Chaloner is an example of de Winton's distinctive vertical-boilered design, as used for many years in the North Wales slate quarries. It was built in 1877 at the Union Works in Caernarfon. (The former de Winton factory is located across the road from the present WHR station).

Industrial use 

Chaloner was supplied new to the Pen-y-Bryn slate quarry, Nantlle. Unusually for a de Winton locomotive, it was supplied with an overall cab.

In 1888, it was sold to the nearby Pen-yr-Orsedd Quarry. Penyrorsedd leased the Penybryn tipping tramway in 1890, so for a while Chaloner may have continued to run on its original line.  where it ran until about 1950. It was then withdrawn and stored in a locomotive shed with Kerr Stuart Diana.

Preservation  

In 1960, Chaloner was purchased by Alfred Fisher, who restored it to working order.

Leighton Buzzard Light Railway 

The locomotive was used to haul the opening train of the 'Iron Horse Railroad' at Leighton Buzzard in 1968. The railway later became the Leighton Buzzard Light Railway. Though in poor condition it hauled trains there for several years until replaced by more powerful locomotives needed for longer trains. It was housed at the National Railway Museum in York from 1977 until 1983. 

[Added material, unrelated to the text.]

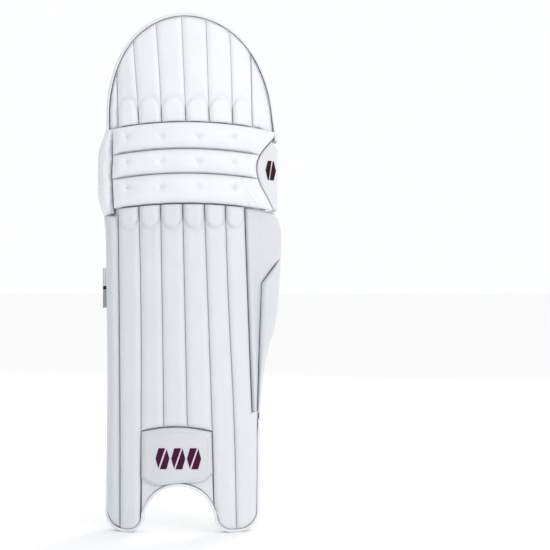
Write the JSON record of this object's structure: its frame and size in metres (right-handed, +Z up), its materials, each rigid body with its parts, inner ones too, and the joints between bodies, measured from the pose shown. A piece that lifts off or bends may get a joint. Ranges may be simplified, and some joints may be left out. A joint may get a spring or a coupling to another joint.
{
  "type": "cricket leg pad",
  "caption": "Padded leg guard with a domed top, a rolled knee, a channelled shin and a side wing, closed by webbing straps across the back.",
  "frame": {"origin": "middle of the pad's box at the floor it stands on", "axes": "+Z up the leg, -Y out of the pad's front face, +Y towards the leg, +X towards the wing side"},
  "size_m": [0.262, 0.1134, 0.727],
  "materials": {
    "white_facing": "satin",
    "cushion_cloth": "matte",
    "air_mesh": "matte",
    "lining": "matte",
    "webbing": "matte",
    "hook_and_loop": "matte",
    "ring_plastic": "gloss",
    "tag": "satin",
    "thread": "matte",
    "cane": "satin"
  },
  "bodies": {
    "shin": {"shin_roll_1": "white_facing", "shin_roll_2": "white_facing", "shin_roll_3": "white_facing", "shin_roll_4": "white_facing", "shin_roll_5": "white_facing", "shin_roll_6": "white_facing", "shin_side_roll": "white_facing", "wing_panel": "white_facing", "wing_roll": "white_facing", "shin_canes": "cane", "shin_board": "lining", "instep_patch": "white_facing", "lobe_bindings": "white_facing", "arch_binding": "white_facing", "instep_gussets": "white_facing", "wing_cushion": "cushion_cloth", "centre_cushion": "cushion_cloth", "inner_cushion": "cushion_cloth", "outer_instep_cushion": "air_mesh", "centre_instep_cushion": "air_mesh", "inner_instep_cushion": "air_mesh", "ankle_strap_base": "webbing", "ankle_ring_tab": "webbing", "calf_strap_base": "webbing", "calf_ring_tab": "webbing", "shin_rings": "ring_plastic", "shin_loop_patches": "hook_and_loop"},
    "knee": {"upper_bolster": "white_facing", "middle_bolster": "white_facing", "lower_bolster": "white_facing", "knee_side_roll": "white_facing", "knee_side_panel": "white_facing", "knee_board": "lining", "tufting_tacks": "thread", "outer_knee_cup": "cushion_cloth", "inner_knee_cup": "cushion_cloth", "knee_cradle": "white_facing", "knee_strap_base": "webbing", "knee_ring_tab": "webbing", "knee_ring": "ring_plastic", "knee_loop_patch": "hook_and_loop"},
    "top_hat": {"top_roll_1": "white_facing", "top_roll_2": "white_facing", "top_roll_3": "white_facing", "top_roll_4": "white_facing", "top_roll_5": "white_facing", "top_roll_6": "white_facing", "top_side_roll": "white_facing", "top_wing_panel": "white_facing", "top_board": "lining", "top_back_panel": "white_facing", "top_binding": "white_facing"},
    "ankle_tail": {"ankle_strap_tail": "webbing", "ankle_hook_patch": "hook_and_loop"},
    "calf_tail": {"calf_strap_tail": "webbing", "calf_hook_patch": "hook_and_loop", "strap_tag": "tag"},
    "knee_tail": {"knee_strap_tail": "webbing", "knee_hook_patch": "hook_and_loop"}
  },
  "joints": [
    {"name": "knee_flex", "type": "hinge", "parent": "shin", "child": "knee", "pos_m": [0, 0.04761, 0.456], "axis": [-1, 0, 0], "range_deg": [0, 10]},
    {"name": "top_hat_flex", "type": "hinge", "parent": "knee", "child": "top_hat", "pos_m": [0, 0.04761, 0.57], "axis": [-1, 0, 0], "range_deg": [0, 10]},
    {"name": "ankle_strap_peel", "type": "hinge", "parent": "shin", "child": "ankle_tail", "pos_m": [0.077, 0.02661, 0.171], "axis": [-0.075, 0, -0.9972], "range_deg": [0, 140]},
    {"name": "calf_strap_peel", "type": "hinge", "parent": "shin", "child": "calf_tail", "pos_m": [0.1, 0.05062, 0.3425], "axis": [0, 0, -1], "range_deg": [0, 140]},
    {"name": "knee_strap_peel", "type": "hinge", "parent": "knee", "child": "knee_tail", "pos_m": [0.105, 0.04562, 0.47], "axis": [0, 0, -1], "range_deg": [0, 140]}
  ]
}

Chaloner has received a new boiler fitted at Boston Lodge Works but apart from that is composed of entirely original material, making it unique among mid-Victorian locomotives. The newest part is the water tank which originated on a locomotive called 'Victoria' and dates from 1897. It has been successively improved since preservation. In 2011 it worked a train of two slate wagons and members from Caernarfon (opposite the works where it was built) to Porthmadog on the Welsh Highland Railway a distance of twenty five miles achieving speeds over well over 20 m.p.h. on the flat. A week later it worked to Blaenau Ffestiniog and back with slate wagons. Replacement of valves of the correct size and other adjustments since then have seen further improvements to performance affecting economy.

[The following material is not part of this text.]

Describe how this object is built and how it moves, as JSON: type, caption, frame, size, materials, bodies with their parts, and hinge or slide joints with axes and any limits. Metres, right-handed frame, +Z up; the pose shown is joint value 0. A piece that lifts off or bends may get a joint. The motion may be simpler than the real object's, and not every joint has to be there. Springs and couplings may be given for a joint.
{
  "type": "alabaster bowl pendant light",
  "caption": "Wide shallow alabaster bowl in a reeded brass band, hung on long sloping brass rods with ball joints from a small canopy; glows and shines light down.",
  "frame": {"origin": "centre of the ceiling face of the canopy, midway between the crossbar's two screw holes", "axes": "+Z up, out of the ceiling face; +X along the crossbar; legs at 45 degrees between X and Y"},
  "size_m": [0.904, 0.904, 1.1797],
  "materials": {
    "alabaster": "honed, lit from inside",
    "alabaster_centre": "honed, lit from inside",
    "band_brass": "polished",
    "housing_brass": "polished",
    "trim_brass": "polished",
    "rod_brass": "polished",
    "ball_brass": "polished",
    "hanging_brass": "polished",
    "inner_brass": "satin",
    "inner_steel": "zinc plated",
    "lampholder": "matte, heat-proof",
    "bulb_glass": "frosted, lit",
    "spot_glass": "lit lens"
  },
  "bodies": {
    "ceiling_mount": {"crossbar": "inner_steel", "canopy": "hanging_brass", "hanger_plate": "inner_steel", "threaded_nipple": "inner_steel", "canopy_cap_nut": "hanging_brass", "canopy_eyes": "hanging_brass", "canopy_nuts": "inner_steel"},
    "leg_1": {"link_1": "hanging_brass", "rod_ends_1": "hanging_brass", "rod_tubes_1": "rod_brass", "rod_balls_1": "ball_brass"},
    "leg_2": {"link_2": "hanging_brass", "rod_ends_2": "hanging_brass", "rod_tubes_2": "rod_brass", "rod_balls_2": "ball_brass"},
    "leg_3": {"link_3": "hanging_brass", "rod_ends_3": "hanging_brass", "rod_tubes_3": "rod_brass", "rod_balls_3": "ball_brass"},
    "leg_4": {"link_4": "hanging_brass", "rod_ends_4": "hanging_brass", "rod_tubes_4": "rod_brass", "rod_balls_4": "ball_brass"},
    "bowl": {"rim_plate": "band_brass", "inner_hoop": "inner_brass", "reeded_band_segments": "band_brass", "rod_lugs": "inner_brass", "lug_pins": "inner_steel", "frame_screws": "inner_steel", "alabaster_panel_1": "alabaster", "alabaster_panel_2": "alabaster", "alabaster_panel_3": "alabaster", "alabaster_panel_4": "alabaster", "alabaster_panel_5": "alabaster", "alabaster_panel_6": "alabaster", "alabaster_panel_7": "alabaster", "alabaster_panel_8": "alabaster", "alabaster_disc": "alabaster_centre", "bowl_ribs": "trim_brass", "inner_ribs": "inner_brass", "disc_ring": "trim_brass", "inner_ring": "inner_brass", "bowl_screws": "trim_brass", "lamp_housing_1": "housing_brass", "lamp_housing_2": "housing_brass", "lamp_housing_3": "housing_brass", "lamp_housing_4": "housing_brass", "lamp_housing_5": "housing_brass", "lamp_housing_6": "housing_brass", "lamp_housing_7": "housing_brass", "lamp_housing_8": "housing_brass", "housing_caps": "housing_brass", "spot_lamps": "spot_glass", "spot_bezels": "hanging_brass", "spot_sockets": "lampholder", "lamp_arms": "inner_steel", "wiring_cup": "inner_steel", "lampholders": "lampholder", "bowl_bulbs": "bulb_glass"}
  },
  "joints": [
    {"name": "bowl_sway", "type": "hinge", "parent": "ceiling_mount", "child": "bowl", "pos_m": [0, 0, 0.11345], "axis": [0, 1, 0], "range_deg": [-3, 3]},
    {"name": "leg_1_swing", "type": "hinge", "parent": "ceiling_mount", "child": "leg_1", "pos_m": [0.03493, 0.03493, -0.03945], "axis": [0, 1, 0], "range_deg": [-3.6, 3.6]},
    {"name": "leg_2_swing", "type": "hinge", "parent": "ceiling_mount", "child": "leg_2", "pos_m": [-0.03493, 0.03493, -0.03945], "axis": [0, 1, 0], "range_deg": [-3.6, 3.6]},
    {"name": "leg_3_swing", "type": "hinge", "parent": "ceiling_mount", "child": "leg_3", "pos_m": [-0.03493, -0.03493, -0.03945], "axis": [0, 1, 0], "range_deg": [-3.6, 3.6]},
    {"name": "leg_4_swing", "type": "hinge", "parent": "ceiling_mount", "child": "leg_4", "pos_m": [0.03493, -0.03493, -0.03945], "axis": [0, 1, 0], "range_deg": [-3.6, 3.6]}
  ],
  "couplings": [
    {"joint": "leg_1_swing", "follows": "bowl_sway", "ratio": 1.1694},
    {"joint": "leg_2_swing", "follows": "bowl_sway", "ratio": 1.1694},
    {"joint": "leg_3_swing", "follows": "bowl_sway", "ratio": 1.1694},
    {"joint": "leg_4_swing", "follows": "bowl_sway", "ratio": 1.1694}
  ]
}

During its display in the old de Winton works in Caernarfon a works photograph was discovered showing the engine as-built with its cab. A replica cab was built and fitted, but it made conditions difficult for operating and it was removed and placed in store after two years.

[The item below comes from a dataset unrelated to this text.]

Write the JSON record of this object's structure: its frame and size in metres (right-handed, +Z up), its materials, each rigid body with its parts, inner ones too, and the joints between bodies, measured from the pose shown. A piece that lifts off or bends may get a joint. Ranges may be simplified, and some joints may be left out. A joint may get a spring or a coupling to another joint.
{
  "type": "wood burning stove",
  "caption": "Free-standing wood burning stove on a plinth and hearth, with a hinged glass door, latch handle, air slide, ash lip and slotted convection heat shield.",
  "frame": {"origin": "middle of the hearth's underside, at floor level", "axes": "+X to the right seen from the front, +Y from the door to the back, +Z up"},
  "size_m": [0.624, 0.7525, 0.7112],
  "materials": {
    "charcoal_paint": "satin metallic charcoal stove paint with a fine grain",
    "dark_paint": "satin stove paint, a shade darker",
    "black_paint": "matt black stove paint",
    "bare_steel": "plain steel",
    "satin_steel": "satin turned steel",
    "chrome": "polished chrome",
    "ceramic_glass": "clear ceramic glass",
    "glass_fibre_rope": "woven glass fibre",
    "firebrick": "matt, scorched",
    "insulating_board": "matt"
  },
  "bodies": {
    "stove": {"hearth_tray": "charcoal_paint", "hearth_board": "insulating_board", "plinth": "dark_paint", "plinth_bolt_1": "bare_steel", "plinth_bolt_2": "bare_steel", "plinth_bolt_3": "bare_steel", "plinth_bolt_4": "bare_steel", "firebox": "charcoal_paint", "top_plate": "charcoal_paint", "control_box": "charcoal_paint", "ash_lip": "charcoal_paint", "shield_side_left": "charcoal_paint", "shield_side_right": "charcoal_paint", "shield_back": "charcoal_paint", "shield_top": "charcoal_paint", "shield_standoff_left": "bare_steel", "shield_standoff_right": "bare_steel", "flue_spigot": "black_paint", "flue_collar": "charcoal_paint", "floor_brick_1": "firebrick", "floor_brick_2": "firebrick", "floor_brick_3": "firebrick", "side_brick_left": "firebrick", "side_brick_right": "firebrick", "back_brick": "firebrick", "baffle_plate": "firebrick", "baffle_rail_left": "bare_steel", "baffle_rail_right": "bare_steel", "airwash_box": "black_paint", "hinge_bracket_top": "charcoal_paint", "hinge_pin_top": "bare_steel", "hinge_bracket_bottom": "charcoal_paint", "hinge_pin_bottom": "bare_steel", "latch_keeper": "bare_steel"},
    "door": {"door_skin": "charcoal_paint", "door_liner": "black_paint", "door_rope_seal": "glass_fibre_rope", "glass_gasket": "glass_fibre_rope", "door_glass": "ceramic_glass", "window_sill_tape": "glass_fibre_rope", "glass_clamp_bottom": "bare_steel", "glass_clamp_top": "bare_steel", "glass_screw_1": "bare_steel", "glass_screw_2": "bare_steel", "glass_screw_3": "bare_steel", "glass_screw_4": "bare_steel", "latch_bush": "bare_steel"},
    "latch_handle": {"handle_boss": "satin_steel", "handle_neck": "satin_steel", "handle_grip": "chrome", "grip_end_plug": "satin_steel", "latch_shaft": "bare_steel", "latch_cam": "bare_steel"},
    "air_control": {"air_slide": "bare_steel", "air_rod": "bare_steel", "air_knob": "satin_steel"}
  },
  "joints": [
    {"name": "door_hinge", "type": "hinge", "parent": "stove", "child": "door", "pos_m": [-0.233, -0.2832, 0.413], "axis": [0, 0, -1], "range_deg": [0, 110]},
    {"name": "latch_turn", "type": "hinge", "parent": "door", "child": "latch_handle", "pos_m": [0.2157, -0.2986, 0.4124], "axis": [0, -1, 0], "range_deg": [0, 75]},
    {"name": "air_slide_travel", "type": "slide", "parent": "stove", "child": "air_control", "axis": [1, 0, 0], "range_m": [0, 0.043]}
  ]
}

Chaloner remains based at Leighton Buzzard.

Visiting other railways 
Chaloner was a visitor to the Ffestiniog Railway for the 150th Anniversary Celebrations in 1986. It returned in October 1986 for an overhaul at Boston Lodge, including fitting of a new boiler.  Another of a number of visits was the Festival of Steam Gala, May 1997.

It visited the Welsh Highland Railway (Porthmadog) around 1989 and 1998, and in 2006 visited the Welsh Highland Railway (Caernarfon). Other visits were made in 2011 and 2019.

She has visited 24 other railways, including some in France, Germany and Belgium.